A Revista do Expresso

A nova década: “O futuro da ética: dos entraves à esperança?”, por José Tolentino Mendonça

A ética do futuro pede que se ultrapasse o ceticismo ético que tem conduzido as nossas sociedades a uma espécie de astenia. Nesta edição especial de aniversário, pode também ouvir a crónica

Num dos livros da jornalista bie­lorussa Svetlana Aleksievič, Prémio Nobel da Literatura em 2015, parte-se de uma inquietante afirmação do escritor Aleksandr Grin que defendia, no primeiro vinténio do século XX, o seguinte: “O futuro deslocou-se do lugar onde deveria estar.” A tese de Svetlana Aleksievič é que nem hoje podemos esperar que o futuro esteja no lugar onde deveria e que, feridos por um passado tumultuoso e incertos quanto ao futuro, passamos a viver aquilo que ela chama “um tempo de segunda mão”. Alguma razão ela tem.
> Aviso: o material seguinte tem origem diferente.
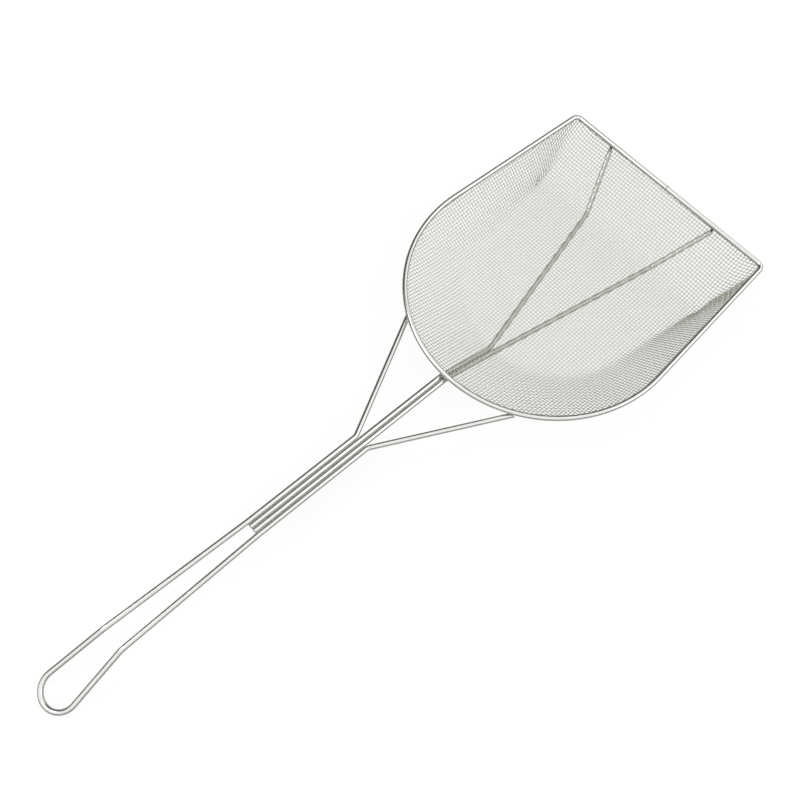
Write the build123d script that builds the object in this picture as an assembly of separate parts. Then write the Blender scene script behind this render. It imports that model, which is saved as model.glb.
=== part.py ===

Por isso, uma reflexão necessária prende-se com o reconhecimento das sucessivas crises que nos trouxeram até aqui: a crise das ideologias; a crise da interpretação da natureza — e inclusive da natureza humana —, vista não como absoluto fixo mas como um processo dependente de interações várias (a interação com a cultura, com o desejo individual, com as tendências dos regimes vigentes...); a crise da razão científica; a crise do conhecimento humano na sua relação com a verdade; a crise do antropocentrismo (o antropocentrismo moderno acabou por colocar a técnica acima da realidade do mundo, debilitando o seu valor intrínseco); a crise da linguagem argumentativa, que parece cada vez mais prisioneira quer da arbitrariedade consensua­lizada como forma de comunicação quer da insignificância teórica. Não podemos pensar o futuro da ética e dos valores morais sem fazer contas com esta profunda crise da ética normativa que recebemos como herança do século que findou.

ILUSTRAÇÃO SARA FEIO

Além disso, é também verdade que estamos no turbilhão de uma mudança epocal. Tornou-se por demais evidente a emergência de elementos e desafios inéditos na História humana que somos chamados a enfrentar, não já simplesmente como mais uma era da técnica mas como o início da era do algoritmo e da inteligência artificial. E um dado objetivo desta nova época pode ser encontrado na necessidade de uma definição ética em novos domínios. Dou dois exemplos: um, o tema da bioética, que conheceu a sua primeira sistematização em tempos relativamente recentes (a pioneira “Enciclopédia da Bioética”, da Universidade de Georgetown, foi publicada em 1980); outro, o tema da ecologia e da responsabilidade face às gerações futuras na gestão dos recursos do planeta, que teve uma primeira abordagem ética consistente na obra de Hans Jonas “O Princípio Responsabilidade — Ensaio de Uma Ética para a Civilização Tecnológica”, editada em 1979. Jonas mostra ali como do sonho fáustico da modernidade todos acordamos afundados num território de gelo ao nos apercebermos que não é a natureza, mas os diversos poderes que inventámos para a dominar, a verdadeira ameaça à espécie humana.